One of the more intriguing companies exhibiting at last month’s Farnborough International Airshow (FIA 2024) was Flare Bright: a UK SME based in Buckinghamshire that offers a unique software-enhanced navigation system for unmanned aerial vehicles (UAVs) operating in GPS- and radio-frequency-jammed environments.

In a one-on-one interview with ESD at FIA 2024 on 23 July, Founding CEO Kelvin Hamilton explained how, with a background in subsea autonomous systems, he established Flare Bright in 2015 to take artificial intelligence (AI)-based autonomous systems into the aerospace sector. Hamilton initially set out to make tactical UAVs, but soon found potential buyers were less interested in the company’s UAV design and much more interested in its GPS-free navigation system. Then, in 2020, combining revenues from a previous company spin-off with funding from the UK Research and Innovation body’s Future Flight Challenge and the UK government’s Defence and Security Accelerator (DASA), Flare Bright honed its focus on GPS-free navigation.

Regarding the company’s initial hurdles, Hamilton said Flare Bright firstly had to prove that its system would work on larger, operational UAVs. The company then had to extend the endurance of the technology to operationally significant ranges/durations, with its capabilities currently facilitating accurate navigation for up to one hour.

Flare Bright’s technology essentially provides software-enhanced dead reckoning, enhanced by machine learning, that minimises the error rate of a UAV’s inertial navigation system (INS). At any point where the UAV re-establishes a GPS signal, the INS can be reset to a zero-error baseline.

“It’s software-enhanced dead reckoning,” said Hamilton. “It’s all about taking extra sources of information that other people don’t use and using them for navigation. So we don’t use cameras, but we can work with them. We don’t need communications.”

The technology works in any terrain, including over deserts or the sea where machine vision stops working.

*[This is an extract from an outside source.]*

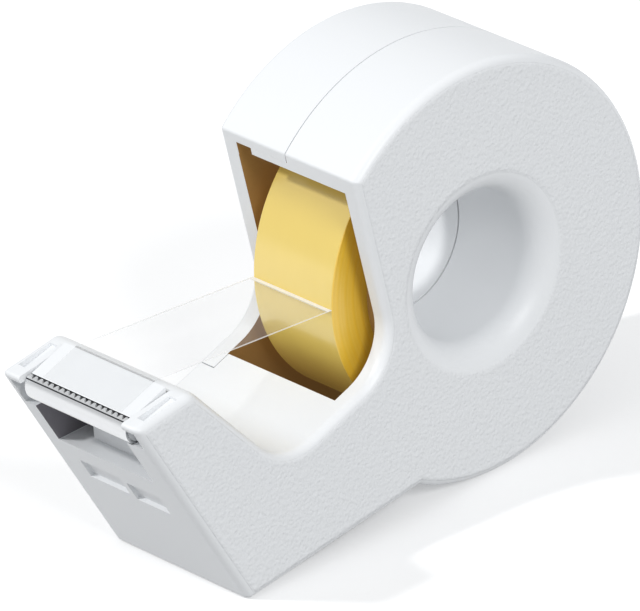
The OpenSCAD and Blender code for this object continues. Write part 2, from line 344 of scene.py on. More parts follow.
def tidy(piece, degrees=32):
    """Merges doubles, smooths the round faces and keeps the flat ones flat."""
    edit(piece)
    bpy.ops.mesh.select_all(action="SELECT")
    bpy.ops.mesh.remove_doubles(threshold=0.002 * MM)
    bpy.ops.mesh.dissolve_degenerate(threshold=0.001 * MM)
    bpy.ops.mesh.select_all(action="SELECT")
    bpy.ops.mesh.vert_connect_concave()
    bpy.ops.mesh.delete_loose()
    bpy.ops.mesh.select_all(action="SELECT")
    bpy.ops.mesh.normals_make_consistent(inside=False)
    done()
    bpy.ops.object.shade_smooth_by_angle(angle=math.radians(degrees))
    apply(piece, "WEIGHTED_NORMAL", keep_sharp=True, weight=100)


def finished(piece, name, node, body, material):
    """Names a piece, gives it its finish and hangs it on its CAD body in place of its CAD node."""
    piece.name = name
    piece.data.name = name
    piece.data.materials.clear()
    piece.data.materials.append(material)
    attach(piece, body)
    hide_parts(node)


# ---------------------------------------------------------------- materials

class Value:
    """One socket of a material, with the arithmetic that its expressions use."""

    def __init__(self, paint, socket):
        self.paint, self.socket = paint, socket

    def _with(self, operation, first, second=0.0):
        return self.paint.add("ShaderNodeMath", {"operation": operation}, {0: first, 1: second})

    def __add__(self, other):
        return self._with("ADD", self, other)

    def __sub__(self, other):
        return self._with("SUBTRACT", self, other)

    def __mul__(self, other):
        return self._with("MULTIPLY", self, other)

    def __rsub__(self, other):
        return self._with("SUBTRACT", other, self)

    def __lt__(self, other):
        return self._with("LESS_THAN", self, other)

    def __gt__(self, other):
        return self._with("GREATER_THAN", self, other)

    __radd__ = __add__
    __rmul__ = __mul__

    def size(self):
        return self._with("ABSOLUTE", self)

    def most(self, other):
        return self._with("MAXIMUM", self, other)

    def root(self):
        return self._with("SQRT", self)

    def ramp(self, low, high):
        """0 at low, 1 at high, straight between them."""
        return self.paint.add("ShaderNodeMapRange", {"clamp": True}, {0: self, 1: low, 2: high})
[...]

“Almost every drone has a little tiny accelerometer, an inertial navigation system, fitted into it already. It’s really small and cheap, and it doesn’t work very well,” said Hamilton. When a UAV’s machine vision system stops working over featureless terrain, he explained, it falls back to using its INS, “but the error on these grows very quickly, so what we do is reduce the way this field of error grows out so it makes it easier for these systems to work.”

Flare Bright’s software-enhanced navigation system thus allows UAVs to get close enough to their target for their terminal guidance systems to take over.

While UAVs can, of course, employ better sensors, these can be large, heavy and expensive with a large supply chain footprint. The focus for Flare Bright, on the other hand, is in providing what Hamilton called “non-exquisite” systems that can be produced in high volume at low cost while using very little computing power, thus enabling them to be added to a UAV with no performance penalties.

Flare Bright’s unique software-enhanced navigation technology allows UAVs to successfully find their way in GPS- and radio-frequency-jammed environments, even over featureless terrain such as deserts and bodies of water. (Photo: Flare Bright)

Meanwhile, Flare Bright is now working on a Mk2 GPS-free navigation system that will facilitate strike-grade accuracy over thousands of kilometres, with flight demonstrations set for 2025.

The company is also looking to make inroads into the commercial market, where jammed GPS signals, especially in urban areas, are increasingly likely to cause UAVs to crash.

In terms of bringing in customers from the UAV and antenna manufacturing sectors, Hamilton said, “We’re having all the right conversations to take it over to operational platforms, though we’re not there yet, but I think around Christmas or early next year we will be.”

The company’s initial marketing effort is focused on the United Kingdom and United States, with Hamilton noting, for example, that a US Air Force delegation was among the visitors to the Flare Bright stand at FIA 2024. Once a market is established in the United States, Hamilton said Flare Bright would then look to the Asia-Pacific market and intends to open an office in Southeast Asia in the next few months.